Knowledge of the genetic basis of biological functioning continues to grow at an astronomical rate, as do the challenges and opportunities of applying this information to the production of therapeutic compounds, speciality biochemicals, functional food ingredients, environmentally friendly biocatalysts, and new bioproducts from renewable resources. While genetic engineering of living organisms transforms the science of genomics into treatments for cancer, diabetes, and heart disease, or products for industry and agriculture, the science and technology of bioseparations are the keys to delivering these products in a purified form suitable for use by people.

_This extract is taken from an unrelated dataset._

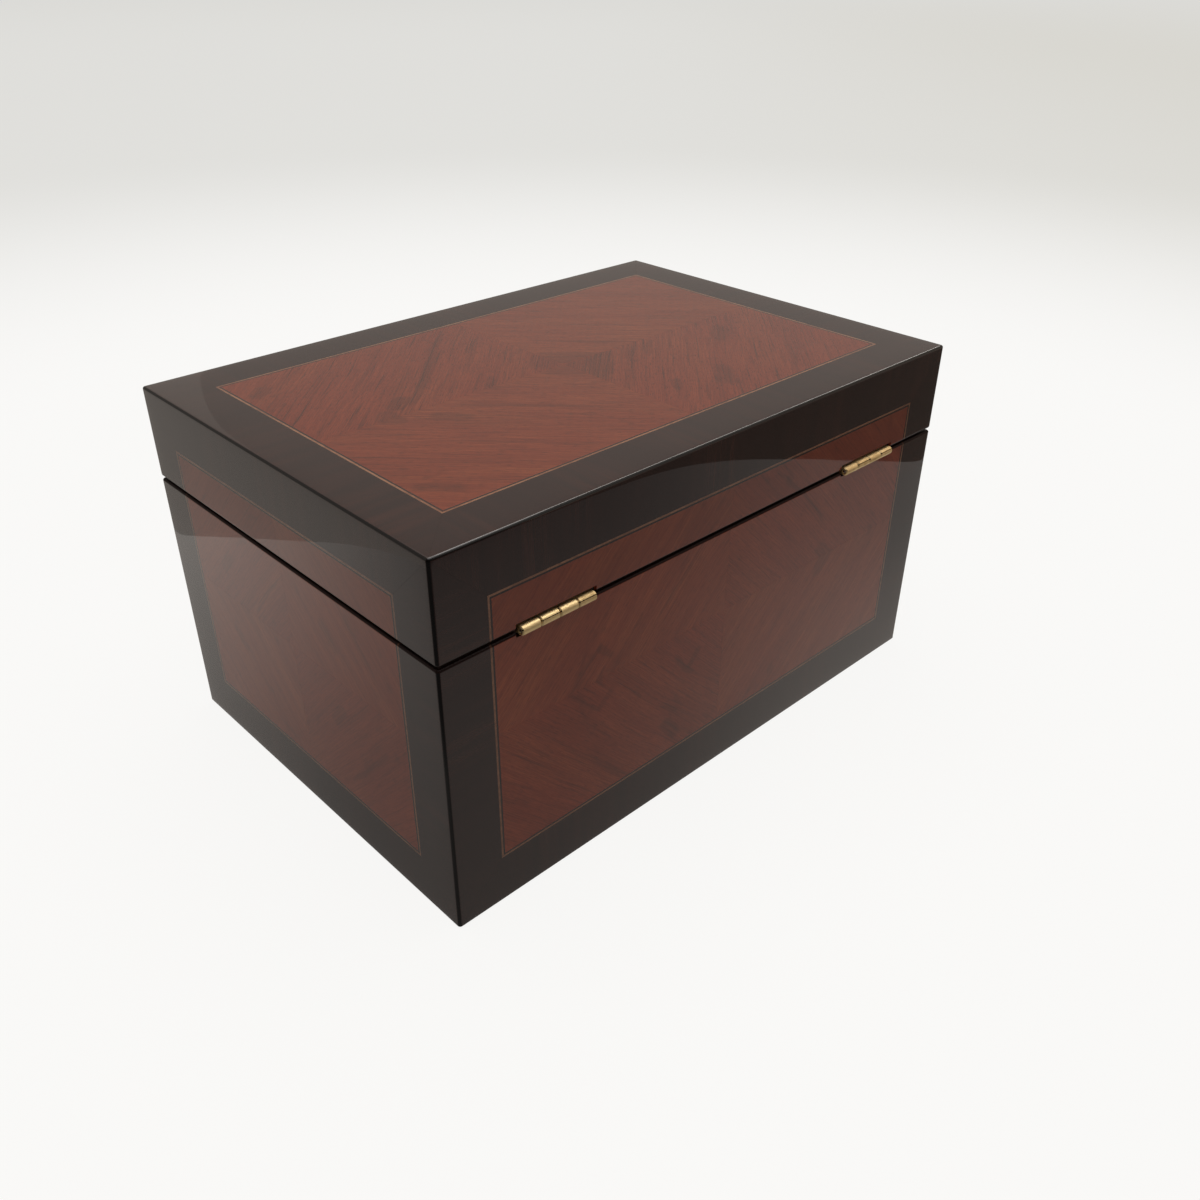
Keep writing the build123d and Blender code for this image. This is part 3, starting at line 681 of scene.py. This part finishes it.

The methods, theory, and materials that reduce the science of bioseparations to practice, whether in the laboratory or the plant, are the subjects of Bioseparations Engineering. Examples address purification of biomolecules ranging from recombinant proteins to gene therapy products, with footnotes detailing economics of the products. Mechanistic analysis and engineering design methods are given for: Isocratic and gradient chromatography; Sedimentation, centrifugation, and filtration; Membrane systems; Precipitation and crystallization.
Topics addressed within this framework are: stationary phase selection; separations development; modeling of ion exchange, size exclusion, reversed phase, hydrophobic interaction, and affinity chromatography; the impact of regulatory issues on chromatography process design; organization of separation strategies into logical sequences of purification steps; and bridges between molecular biology, combinatorial methods, and separations science.
A result of teaching and developing the subject matter over ten years, Bioseparations Engineering is an ideal text for graduate students, as well as a timely desk book for process engineers, process scientists, researchers, and research associates in the pharmaceutical, food, and life sciences industries.